Goal of the exercise:
Copy out every record precisely.

(Entries from a dataset)
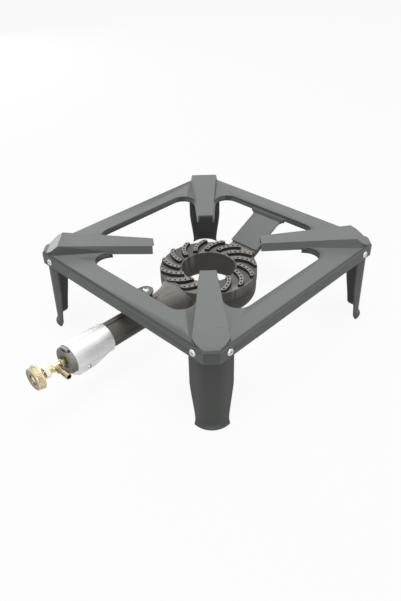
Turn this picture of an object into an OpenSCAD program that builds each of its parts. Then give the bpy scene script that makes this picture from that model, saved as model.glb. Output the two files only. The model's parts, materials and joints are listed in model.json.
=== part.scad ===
// Gas burner stove: one cast ring burner hung in a square pressed-steel stand.
// Millimetres, +Z up. Shapes are written from the middle of the stand, on the floor,
// with the mixing tube and the valve pointing along -Y. Each part is then moved along Y,
// so that the origin lies on the floor under the middle of the stove's whole outline.

/* [Stand] */
// Outside width of the square stand
stand_w = 300; // [285:5:315]
// Height of the rail's flat top above the floor
rail_z = 110; // [108:1:114]
// Height of the flange that hangs from the outer edge of the rail
flange_h = 16.8; // [16:0.2:18]
// Width of the rail's flat top
rail_w = 25; // [24:0.5:26]
// Height of the lip that hangs from the inner edge of the rail
lip_h = 8; // [6:0.5:9]
// Thickness of the pressed sheet
sheet_t = 2; // [1.8:0.1:2.2]
// Slope between the rail's top and its outer flange, measured each way
shoulder = 2.5; // [1.5:0.1:2.6]
// Set-back of the slanted corner faces along each side
corner_cut = 12; // [11.5:0.5:13]

/* [Pan supports] */
// How far the tips of the pan supports stand above the rail
support_rise = 4.4; // [4:0.2:5]
// How much higher the pan supports are at the corners than at their tips
support_climb = 7.4; // [6:0.2:8]
// Distance of the tips of the pan supports from the middle
support_tip = 67; // [66:1:72]
// Half the width of a pan support's top at its tip
tip_half_w = 9.6; // [9:0.2:10.4]
// Angle by which each side of a pan support widens
support_flare = 4.4; // [4:0.1:4.8]
// Lean of the pan support's side walls
support_draft = 9; // [7:1:12]
// Depth of the side walls at the tip
support_h = 10.5; // [10:0.5:12]
// Radius of the window's corners beside the pan supports
window_r = 17; // [14:0.5:18]

/* [Legs] */
// Outward lean of each leg below the flange
leg_lean = 2.4; // [0:0.2:3]
// Half the width of a leg at its top
leg_half_w = 23.4; // [22:0.2:24]
// Half the width of a leg just above the foot
foot_half_w = 19.2; // [18.8:0.2:20]
// Height at which a leg begins to narrow
leg_taper_z = 51; // [40:1:70]
// Outward kick of the foot at the floor
foot_flare = 4.4; // [2:0.2:5]
// Height at which the foot's kick begins
foot_z = 12; // [10:1:16]
// Distance of a rivet from the sharp corner of the stand
rivet_in = 26.3; // [25:0.1:28]

/* [Burner] */
// Height of the flat top of the burner ring
ring_z = 75.3; // [74:0.1:77]
// Height of the ring's casting
ring_h = 38; // [36:0.5:40]
// Outer radius of the ring
ring_r = 62.2; // [61:0.1:63]
// Radius of the hole through the ring
ring_hole_r = 34.5; // [33:0.1:35.5]
// Distance of the ring's middle behind the middle of the stand
ring_y = 2.5; // [0:0.5:3]
// Number of swirl ribs
rib_count = 15; // [12:1:16]
// Height of the swirl ribs
rib_h = 4.5; // [3:0.1:5]
// Width of a rib's top
rib_w = 5; // [4:0.1:5.4]
// Flame holes in each rib
rib_holes = 5; // [3:1:6]
// Diameter of a flame hole
flame_d = 2.2; // [1.6:0.1:2.4]
// Wall of the casting
cast_t = 4; // [3.5:0.1:4.5]

/* [Mixing tube] */
// Height of the tube's axis
tube_z = 61.3; // [60.8:0.1:61.8]
// Radius of the tube's body
tube_r = 15; // [14.8:0.1:15.2]
// Radius that the tube's four ribs reach
tube_rib_r = 16.2; // [16.1:0.1:16.6]
// Distance of the tube's outer end from the middle of the stand
tube_end = 222.5; // [220:0.5:225]
// Radius of the gas and air passage
tube_bore_r = 10.5; // [9:0.1:10.8]

/* [Air sleeve] */
// How far the tube's hub stands out of the sleeve's mouth
hub_out = 6; // [5.6:0.1:6.4]
// Length of the sleeve
sleeve_l = 50; // [48:0.5:51]
// Thickness of the sleeve's sheet
sleeve_t = 1; // [0.8:0.1:1.2]

/* [Valve] */
// Radius of the knob at its back
knob_r = 14.2; // [13:0.1:14.6]
// Radius of the knob's face
knob_face_r = 12.8; // [11:0.1:13]
// Thickness of the knob
knob_t = 8.5; // [8:0.1:9]
// Distance of the hose barb's axis from the tube's end
barb_out = 10.8; // [10.4:0.1:11.4]
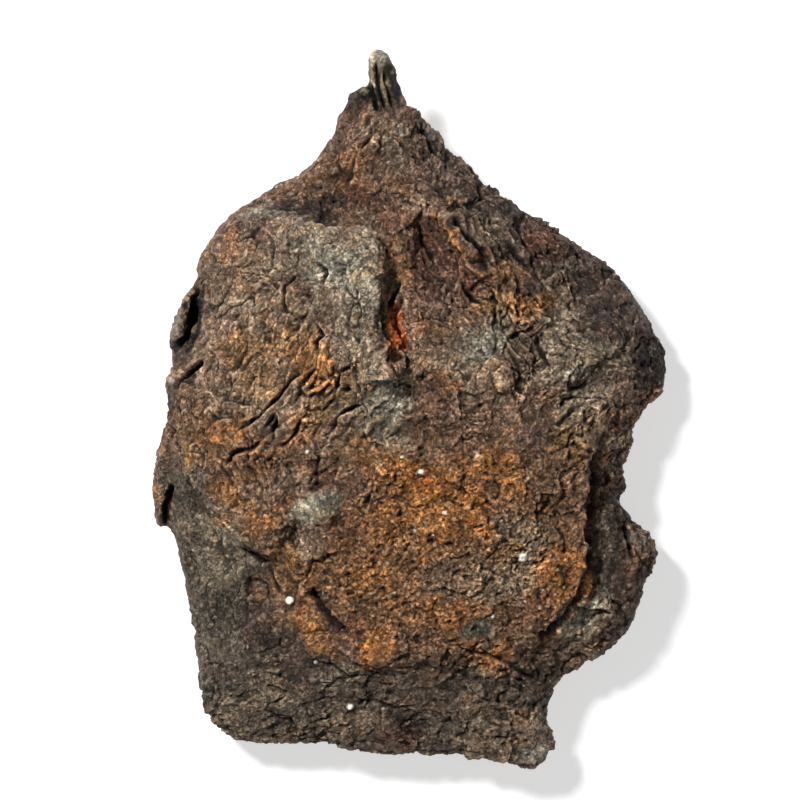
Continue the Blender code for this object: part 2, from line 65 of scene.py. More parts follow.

Response to this exercise:
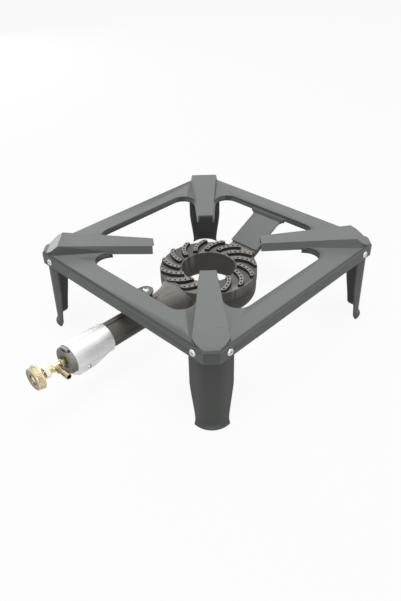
Turn this picture of an object into an OpenSCAD program that builds each of its parts. Then give the bpy scene script that makes this picture from that model, saved as model.glb. Output the two files only. The model's parts, materials and joints are listed in model.json.
=== part.scad ===
// Gas burner stove: one cast ring burner hung in a square pressed-steel stand.
// Millimetres, +Z up. Shapes are written from the middle of the stand, on the floor,
// with the mixing tube and the valve pointing along -Y. Each part is then moved along Y,
// so that the origin lies on the floor under the middle of the stove's whole outline.

/* [Stand] */
// Outside width of the square stand
stand_w = 300; // [285:5:315]
// Height of the rail's flat top above the floor
rail_z = 110; // [108:1:114]
// Height of the flange that hangs from the outer edge of the rail
flange_h = 16.8; // [16:0.2:18]
// Width of the rail's flat top
rail_w = 25; // [24:0.5:26]
// Height of the lip that hangs from the inner edge of the rail
lip_h = 8; // [6:0.5:9]
// Thickness of the pressed sheet
sheet_t = 2; // [1.8:0.1:2.2]
// Slope between the rail's top and its outer flange, measured each way
shoulder = 2.5; // [1.5:0.1:2.6]
// Set-back of the slanted corner faces along each side
corner_cut = 12; // [11.5:0.5:13]

/* [Pan supports] */
// How far the tips of the pan supports stand above the rail
support_rise = 4.4; // [4:0.2:5]
// How much higher the pan supports are at the corners than at their tips
support_climb = 7.4; // [6:0.2:8]
// Distance of the tips of the pan supports from the middle
support_tip = 67; // [66:1:72]
// Half the width of a pan support's top at its tip
tip_half_w = 9.6; // [9:0.2:10.4]
// Angle by which each side of a pan support widens
support_flare = 4.4; // [4:0.1:4.8]
// Lean of the pan support's side walls
support_draft = 9; // [7:1:12]
// Depth of the side walls at the tip
support_h = 10.5; // [10:0.5:12]
// Radius of the window's corners beside the pan supports
window_r = 17; // [14:0.5:18]

/* [Legs] */
// Outward lean of each leg below the flange
leg_lean = 2.4; // [0:0.2:3]
// Half the width of a leg at its top
leg_half_w = 23.4; // [22:0.2:24]
// Half the width of a leg just above the foot
foot_half_w = 19.2; // [18.8:0.2:20]
// Height at which a leg begins to narrow
leg_taper_z = 51; // [40:1:70]
// Outward kick of the foot at the floor
foot_flare = 4.4; // [2:0.2:5]
// Height at which the foot's kick begins
foot_z = 12; // [10:1:16]
// Distance of a rivet from the sharp corner of the stand
rivet_in = 26.3; // [25:0.1:28]

/* [Burner] */
// Height of the flat top of the burner ring
ring_z = 75.3; // [74:0.1:77]
// Height of the ring's casting
ring_h = 38; // [36:0.5:40]
// Outer radius of the ring
ring_r = 62.2; // [61:0.1:63]
// Radius of the hole through the ring
ring_hole_r = 34.5; // [33:0.1:35.5]
// Distance of the ring's middle behind the middle of the stand
ring_y = 2.5; // [0:0.5:3]
// Number of swirl ribs
rib_count = 15; // [12:1:16]
// Height of the swirl ribs
rib_h = 4.5; // [3:0.1:5]
// Width of a rib's top
rib_w = 5; // [4:0.1:5.4]
// Flame holes in each rib
rib_holes = 5; // [3:1:6]
// Diameter of a flame hole
flame_d = 2.2; // [1.6:0.1:2.4]
// Wall of the casting
cast_t = 4; // [3.5:0.1:4.5]

/* [Mixing tube] */
// Height of the tube's axis
tube_z = 61.3; // [60.8:0.1:61.8]
// Radius of the tube's body
tube_r = 15; // [14.8:0.1:15.2]
// Radius that the tube's four ribs reach
tube_rib_r = 16.2; // [16.1:0.1:16.6]
// Distance of the tube's outer end from the middle of the stand
tube_end = 222.5; // [220:0.5:225]
// Radius of the gas and air passage
tube_bore_r = 10.5; // [9:0.1:10.8]

/* [Air sleeve] */
// How far the tube's hub stands out of the sleeve's mouth
hub_out = 6; // [5.6:0.1:6.4]
// Length of the sleeve
sleeve_l = 50; // [48:0.5:51]
// Thickness of the sleeve's sheet
sleeve_t = 1; // [0.8:0.1:1.2]

/* [Valve] */
// Radius of the knob at its back
knob_r = 14.2; // [13:0.1:14.6]
// Radius of the knob's face
knob_face_r = 12.8; // [11:0.1:13]
// Thickness of the knob
knob_t = 8.5; // [8:0.1:9]
// Distance of the hose barb's axis from the tube's end
barb_out = 10.8; // [10.4:0.1:11.4]
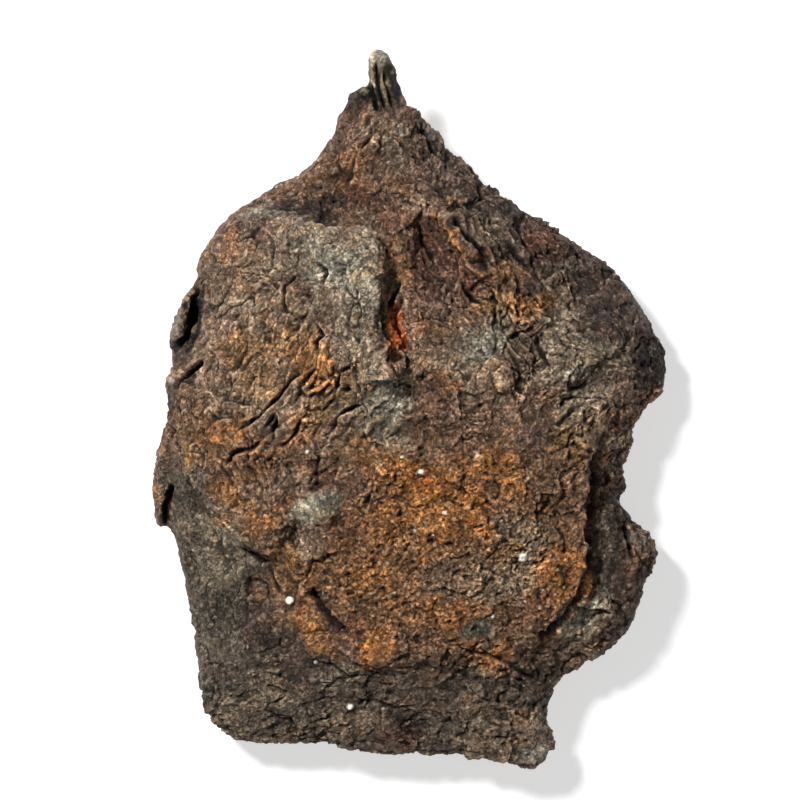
Continue the Blender code for this object: part 2, from line 65 of scene.py. More parts follow.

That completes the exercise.